The quote has been used in far more important issues than this piece – but it is important none the less.

I remember well when the Web first launched. I rember the thrill of the jump from Gopher to the Web and the magical day the world was introduced to Mosiac.

If you know nothing about these days, look it up in.

Web page production was exciting. The ability to produce your own content that anyone anywhere in the world could consume was a thrill like no other.

We painstakingly took days to put together just a single page.

Then the tools started coming in. At the beginning they were pretty bad. But they got better. Soon we found that computers were better at writing HTML than we were. Quickly we realized that our job was content creation, not Hypertext Markup.

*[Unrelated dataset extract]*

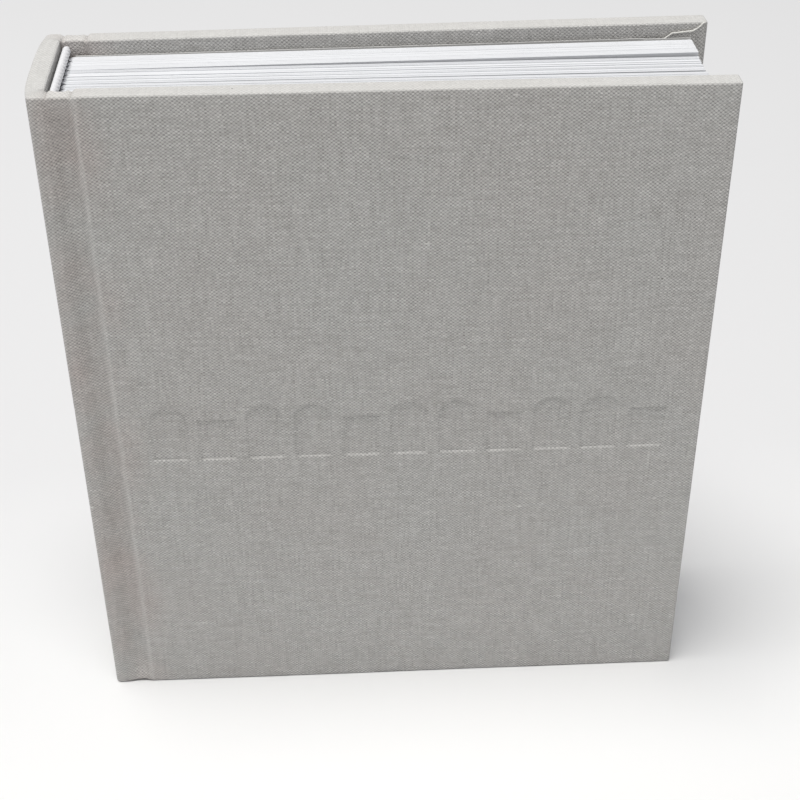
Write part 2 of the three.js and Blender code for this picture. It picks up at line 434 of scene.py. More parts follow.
def linen_material():
    """Grey-beige linen book cloth: plain weave of uneven yarn, with slubs, painted shade in the weave, and
    painted highlight and shade on the head edge, the board's shoulder and the ornament's walls.
    """
    shader = Shader("linen_cloth", 0.92, Sheen_Weight=0.25, Sheen_Roughness=0.5, Specular_IOR_Level=0.25)
    across, up, flat, painted_light = flat_axes(shader)
    loose_across, loose_up = loosened(shader, across, up, flat)
    height, warp_number, weft_number, over = woven(shader, loose_across, loose_up, WARP_PITCH, WEFT_PITCH)
    yarn = yarn_tone(shader, across, up, warp_number, weft_number, over)
    slub, fleck = slubs_and_flecks(shader, across, up, weft_number)
    fibre = shader.noise(flat, 5200.0, 3.0, 0.7)

    colour = shader.ramp(
        yarn, (0.26, (0.53, 0.519, 0.497)), (0.5, (0.645, 0.636, 0.615)), (0.74, (0.76, 0.751, 0.728)))
    # Painted shade of the weave's relief, multiplied into the cloth's colour.
    shade = weave_shade(shader, height, warp_number, weft_number, over)
    colour = shader.mix(1.0, colour, shade, "MULTIPLY")
    colour = shader.mix(joint_warmth(shader, across, flat), colour, (1.0, 0.895, 0.875, 1), "MULTIPLY")
    # Painted light: the pale mix is a painted highlight and the dull mix a painted shade, both read from
    # the third value of the flat attribute.
    pale = shader.math("MULTIPLY", shader.spread(painted_light, 0.1, 1.1), 0.42)
    dull = shader.math("MULTIPLY", shader.spread(painted_light, -0.1, -1.1), 0.6)
    colour = shader.mix(pale, colour, (0.88, 0.87, 0.84, 1))
    colour = shader.mix(dull, colour, (0.34, 0.33, 0.31, 1))
    colour = shader.mix(slub, colour, (0.84, 0.83, 0.80, 1))
    colour = shader.mix(fleck, colour, (0.16, 0.15, 0.135, 1))

    weft_rise = shader.spread(over, 0.0, 1.0, 1.0, 0.55)
    woven_rise = shader.math("MULTIPLY", height, weft_rise)
    relief = shader.sum((woven_rise, 1.0), (slub, 0.6), (yarn, 0.3), (fibre, 0.2))
    normal = shader.bump(relief, 0.13 * MM, 0.9)
    return shader.finish(colour, normal, shader.spread(fibre, 0.2, 0.8, 0.85, 0.98))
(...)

Some stood fast to the art of fine tuning and fine crafting every page. They said it was blasphemy to have a computer create that stuff.

Many of them are still unemployed – or at least not employed as an HTML “purist.”

But the tools arrived that let people create content for other people while making the computers do the ugly work that is done best by computer.

In the mean time, the read/write Web has millions of Blogs created by people with something to say who didn’t even know there was such a thing as HTML.

The page this article is printed on looks far better than anything that came out of our office in the 90s and, gosh darn it, I didn’t spend a minute creating the page. I typed the content into Wordpress and, BAM, you are reading it now.

Wordpress also wrote the XML for the 6 out of 7 of you (yes, I check my logs) who are reading this anywhere other than my pretty little Website.

We are entering quickly into a time where Podcast product (video and audio) will become a lot easier. We’ll create the content and the machines will clean it up, level it out, put it together, and write the code that will let Mom’s iPod or Dad’s Zune pick it up.

We’ll just need to focus on the content.

I’ll get comments here about how there’s no soul in this. I’ll get ugly vibes from the “professional Podcast producers” who like getting paid to do in 8 hours what a free software application does in 5 minutes.

But I tell the truth.

We can look at this truth in two ways:

We can complain and whine and moan that the art is gone – that the “purity” of the creation process has been defiled.

or …

We can create amazing content and change the face of media (and communication – business and personal).

The focus in Podcast production must be on the content. Those who focus on the content will be thrilled when the tools for this kind of content make distribution and assembly as easy as writing this Web page.

And the tools are coming very quickly.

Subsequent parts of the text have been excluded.